In view of the proclaimed ‘Exemplary’ status, municipal officials are now compelled to substantiate such a rating by presenting concrete evidence that the planned logistics framework will materially reduce delivery delays, lower carbon emissions, and harmonise freight operations with the city's broader transportation master plan, all of which remain presently speculative. Equally pertinent is the question whether the financial outlays earmarked for the logistics scheme have been transparently incorporated into the city's annual budgetary documents, thereby permitting legislative oversight and public audit, a procedural safeguard that has traditionally been obscured in prior infrastructure undertakings. Moreover, the absence of an explicit timeline for the issuance of the City Logistics Plan, coupled with the lack of a publicly disclosed mechanism for grievance redressal should the plan's implementation generate unforeseen disruptions, raises the spectre of administrative inertia masquerading as progressive policy formulation. Does the administration possess the legal authority to unilaterally redefine freight corridors without adherence to the procedural safeguards mandated by the Delhi Urban Planning Act, and, if not, what recourse remains for affected businesses and neighbourhoods to challenge such overreach before an independent tribunal?

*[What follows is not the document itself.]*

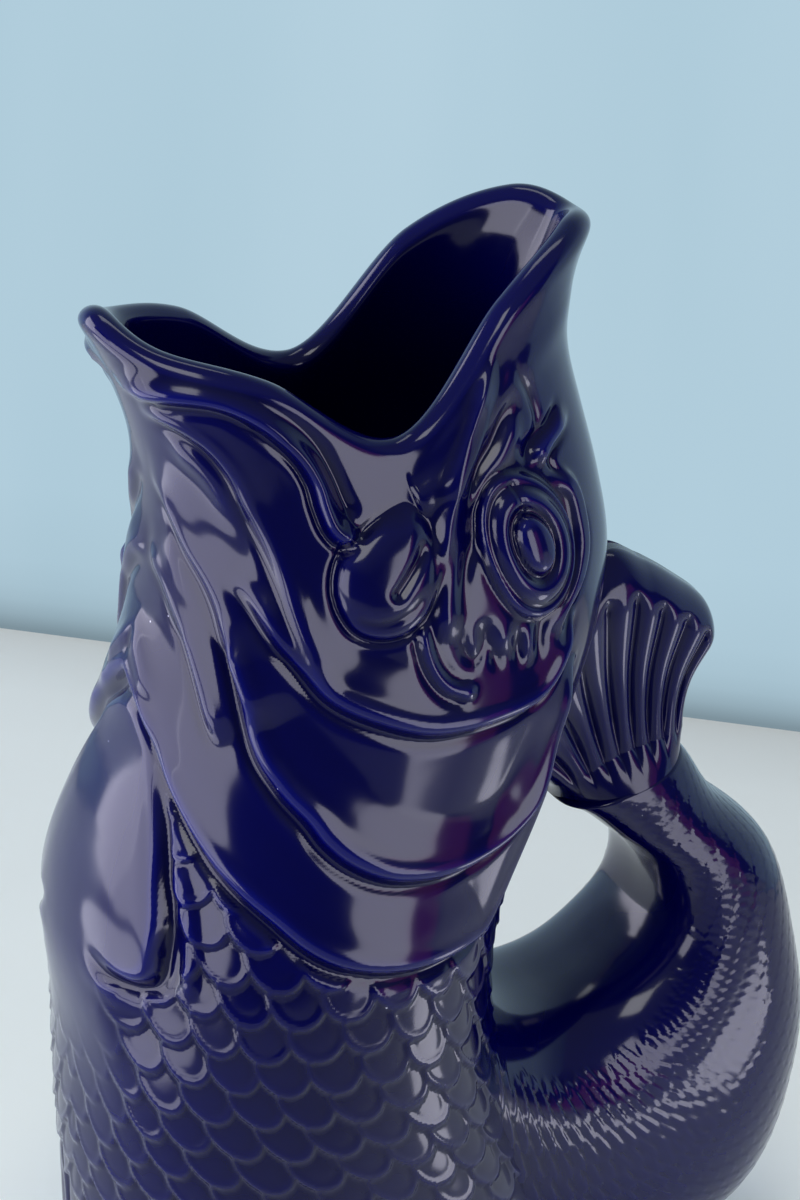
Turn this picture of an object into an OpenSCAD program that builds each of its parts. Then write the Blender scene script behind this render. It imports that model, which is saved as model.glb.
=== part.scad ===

The forthcoming plan's purported emphasis on multimodal integration, encompassing rail, road, and riverine freight channels, invites scrutiny as to whether the requisite inter‑departmental agreements have been negotiated in accordance with the statutory provisions of the National Waterways Act and the Indian Railways Act, both of which impose rigorous coordination protocols. Furthermore, the claim that the logistics initiative will generate substantive employment opportunities for the city's under‑employed youth must be examined against labour market data, to ascertain whether the projected job creation aligns with realistic skill‑matching frameworks and does not merely reflect optimistic political rhetoric designed to curry favour ahead of forthcoming electoral contests. In addition, the environmental ramifications of increased freight traffic, particularly the projected rise in particulate matter and nitrogen oxides concentrations across densely populated districts, compel an enquiry into whether a comprehensive environmental impact assessment, as mandated by the Central Pollution Control Board, has been commissioned and made publicly accessible prior to plan finalisation. Should the municipal authorities fail to furnish verifiable proof of compliance with these statutory mandates, what mechanisms exist within the judicial system to compel remedial action, and might the aggrieved citizenry invoke the Right to Information Act to obtain the concealed dossiers that ostensibly underpin the proclaimed logistical excellence?